Cette même volonté d'ascèse visuelle – noir et blanc dépouillé, stylisation des mouvements et des gestes, suggestion plutôt que description de l'univers urbain où s'exerce l'activité du héros – éclate dans Pickpocket (1959), salué par une critique presque unanime, chavirée par ce refus de toute psychologie, ce gommage de tout ce qui est accessoire pour privilégier l'essentiel. Bresson signe une œuvre qui illustre ce qu'il affirmera dans ses Notes sur le cinématographe : "Bâtis ton film sur du blanc, sur le silence et l'immobilité."

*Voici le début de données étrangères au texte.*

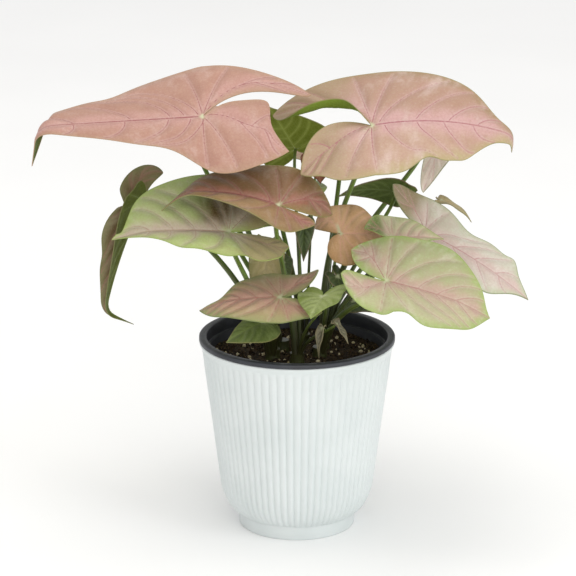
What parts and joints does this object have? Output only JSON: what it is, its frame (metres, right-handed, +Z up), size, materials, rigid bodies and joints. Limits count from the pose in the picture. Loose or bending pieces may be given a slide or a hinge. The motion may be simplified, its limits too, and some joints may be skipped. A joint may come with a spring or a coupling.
{
  "type": "potted pink arrowhead plant",
  "caption": "Bushy pink and green arrowhead plant with arrow-shaped leaves on thin stalks, in a black nursery pot inside a white ribbed cover pot.",
  "frame": {"origin": "centre of the cover pot's flat underside", "axes": "+Z up along the pots' axis, -Y towards the pictured front, +X to the right seen from the front"},
  "size_m": [0.3257, 0.2542, 0.3088],
  "materials": {
    "pink_leaf": "satin",
    "lime_leaf": "satin",
    "green_leaf": "satin",
    "withered_leaf": "matte",
    "stalk": "satin",
    "potting_mix": "matte",
    "nursery_pot": "satin",
    "cover_pot": "satin"
  },
  "bodies": {
    "root": {"leaf_01": "pink_leaf", "leaf_02": "pink_leaf", "leaf_03": "pink_leaf", "leaf_04": "lime_leaf", "leaf_05": "pink_leaf", "leaf_06": "pink_leaf", "leaf_07": "lime_leaf", "leaf_08": "pink_leaf", "leaf_09": "pink_leaf", "leaf_10": "lime_leaf", "leaf_11": "green_leaf", "leaf_12": "green_leaf", "leaf_13": "pink_leaf", "leaf_14": "pink_leaf", "leaf_15": "green_leaf", "leaf_16": "lime_leaf", "leaf_17": "green_leaf", "leaf_18": "green_leaf", "leaf_19": "green_leaf", "leaf_20": "green_leaf", "leaf_21": "pink_leaf", "leaf_22": "pink_leaf", "leaf_23": "lime_leaf", "leaf_24": "lime_leaf", "leaf_25": "pink_leaf", "leaf_26": "green_leaf", "leaf_27": "green_leaf", "withered_leaf_1": "withered_leaf", "withered_leaf_2": "withered_leaf", "shoot_left": "stalk", "shoot_front": "stalk", "shoot_right": "stalk", "shoot_left_back": "stalk", "shoot_back": "stalk", "shoot_right_back": "stalk", "soil": "potting_mix", "pot_liner": "nursery_pot", "pot_cover": "cover_pot"}
  },
  "joints": []
}
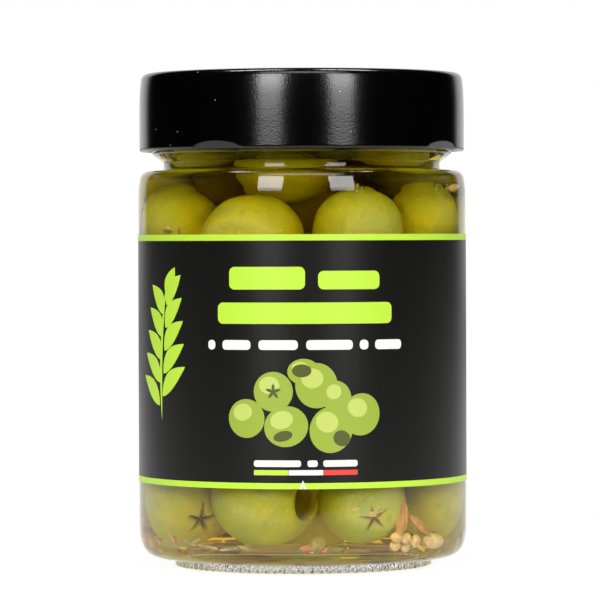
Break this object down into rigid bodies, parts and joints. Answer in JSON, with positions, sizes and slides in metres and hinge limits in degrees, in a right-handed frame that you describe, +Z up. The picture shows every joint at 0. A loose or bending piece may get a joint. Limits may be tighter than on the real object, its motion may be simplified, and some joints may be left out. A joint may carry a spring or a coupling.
{
  "type": "jar of olives",
  "caption": "Straight-sided glass jar with a deep twist-off lid and a wrap-round paper label, filled with green olives in spiced oil.",
  "frame": {"origin": "centre of the foot ring, on the surface the jar stands on", "axes": "+Z up along the axis of the jar, -Y towards the middle of the label"},
  "size_m": [0.0734, 0.0735, 0.1098],
  "materials": {
    "jar_glass": "clear blown glass, smooth and glossy",
    "lid_lacquer": "satin black lacquer on tinplate",
    "label_paper": "satin black printed paper",
    "oil": "yellow-green oil with olives and spices in it",
    "lime_ink": "satin lime print",
    "white_ink": "satin white print",
    "red_ink": "satin red print",
    "olive_flesh": "wet olive skin, yellow-green and speckled",
    "olive_ink": "satin olive-green print",
    "spice": "dry seeds and flakes"
  },
  "bodies": {
    "root": {"glass_jar": "jar_glass", "lid": "lid_lacquer", "label": "label_paper", "oil_and_olives": "oil"}
  },
  "joints": []
}
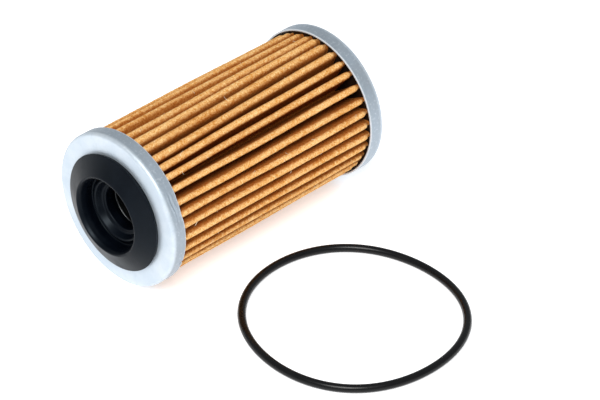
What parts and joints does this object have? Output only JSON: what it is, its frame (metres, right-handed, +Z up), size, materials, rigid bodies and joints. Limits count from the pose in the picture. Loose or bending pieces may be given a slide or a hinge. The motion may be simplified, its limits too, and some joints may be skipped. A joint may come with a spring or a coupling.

Tous ses titres suivants, qui, pour ses admirateurs, font des années soixante la décennie la plus brillante de son œuvre, reposent sur ce principe. Le Procès de Jeanne d'Arc (1962), Au hasard, Balthazar (1966), Mouchette (1967), Une femme douce (1969) : qu'il aille chercher ses sujets dans l'Histoire, chez Bernanos de nouveau (Mouchette) ou chez Dostoievski (Une femme douce), il montre à chaque fois un trajet sur le chemin de la révélation et de la grâce. Jusqu'à présent, les "acteurs" qu'il avait utilisés n'avait brûlé de tout leur éclat que le temps d'un film ; Anne Wiazemsky, dans Balthazar, Dominique Sanda, la femme douce, commencèrent sous sa direction leurs carrières atypiques.
C'est une seconde fois à Dostoievski qu'il emprunte l'argument de Quatre nuits d'un rêveur (1971), rencontre de deux personnages étranges, nouvelle illustration de la phrase finale de Pickpocket, "Quel chemin il m'a fallu pour arriver jusqu'à toi". Lancelot du lac, en 1974, constitue pour lui l'expérience neuve d'une production "normale", avec des moyens financiers inhabituels, mais ce ne sont pas les aventures des chevaliers du Graal qui l'intéressent vraiment et il filme le retour de son héros à la cour d'Arthur en refusant tout agrément spectaculaire, ce qui peut justifier l'échec public du film – mais Bresson a-t-il jamais cherché l'assentissement du spectateur ?
Les récompenses pleuvent cependant : Le Diable, probablement obtient l'Ours d'argent au Festival de Berlin en 1977, le Grand prix du cinéma de création du Festival de Cannes 1983, créé quasiment pour lui, est décerné à L'Argent, son ultime opus, lointainement inspiré de Tolstoï. Mais il ne put ensuite monter aucun des projets qu'il envisageait et le prix René Clair, à lui attribué en 1995, pour l'ensemble de son œuvre, ne peut être considéré que comme un prix de consolation pour le silence auquel il était réduit.